An analytical model on production performance of multiple wells producing at constant bottomhole pressures

Original Manuscript Submitted: 4/1/2018; Final Draft Received: 9/7/2018 This paper presents an analytical model with numerical approximation on production performance of multiple wells producing at constant bottomhole pressures during boundary-dominated flow period in a closed rectangular reservoir. It is obtained through a series of mathematical methods such as Laplace transform, Dirac delta function, convolution, Green's function, and superposition principle. Computer Modeling Group Ltd. (CMG) simulation is used to validate the new proposed model and it is found that the model is accurate enough to predict the production performance of multi-well system producing under different bottomhole pressures during boundary-dominated flow period in a closed rectangular reservoir. We conclude that at a given time the flow rate of a well decreases as the total well numbers increases and bottomhole pressures of adjacent wells decrease, while the total reservoir production increases as the bottomhole pressure of reservoir wells decreases.
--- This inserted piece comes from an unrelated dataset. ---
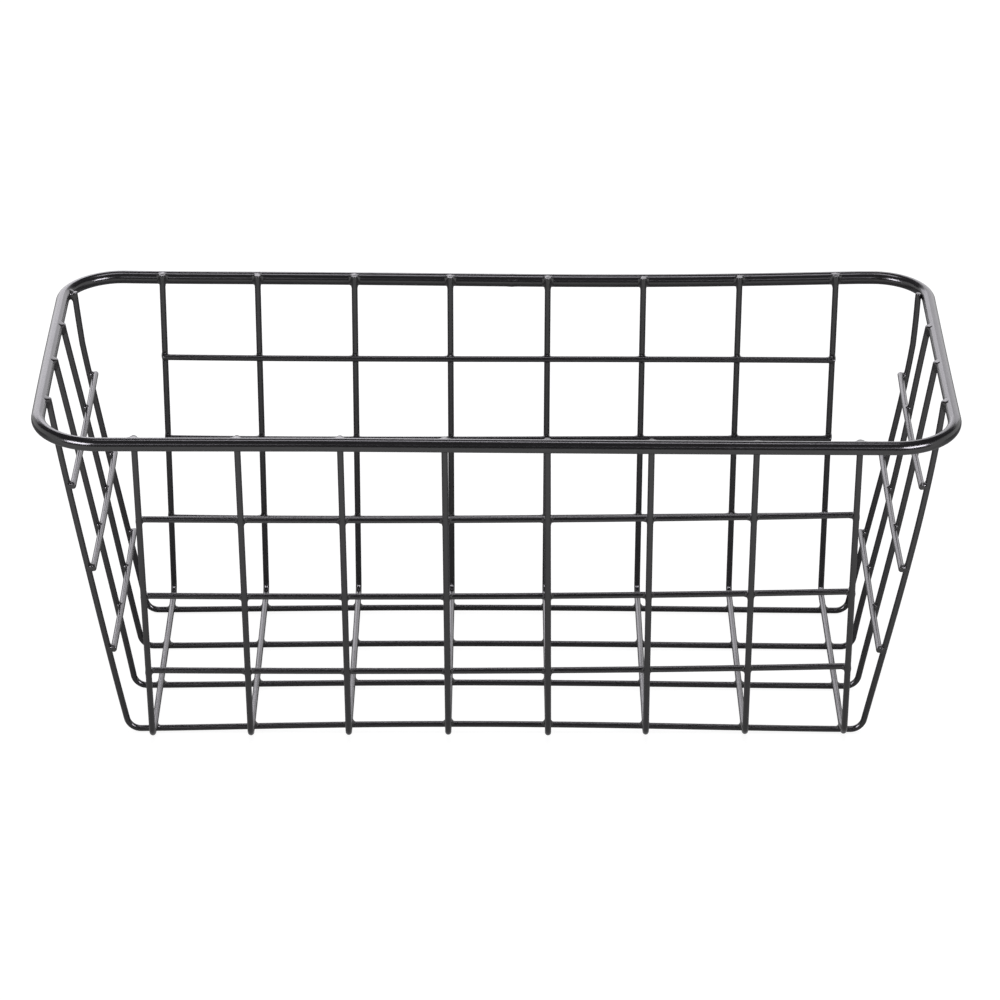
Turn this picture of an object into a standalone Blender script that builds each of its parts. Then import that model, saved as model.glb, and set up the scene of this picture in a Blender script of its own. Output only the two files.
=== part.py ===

And, at a given time the greater distance between the observation well and adjacent wells, the bigger flow rate and cumulative production the observation well has. In terms of the decline rate of flow rate, it depends on well numbers, bottomhole pressures of adjacent wells, as well as the size of the reservoir. Compared with the empirical or semi-analytical models in the literature, our proposed model is fully analytical which has solid theoretical basis; it is accurate enough to predict the production performance of multiple wells under constant bottomhole pressures.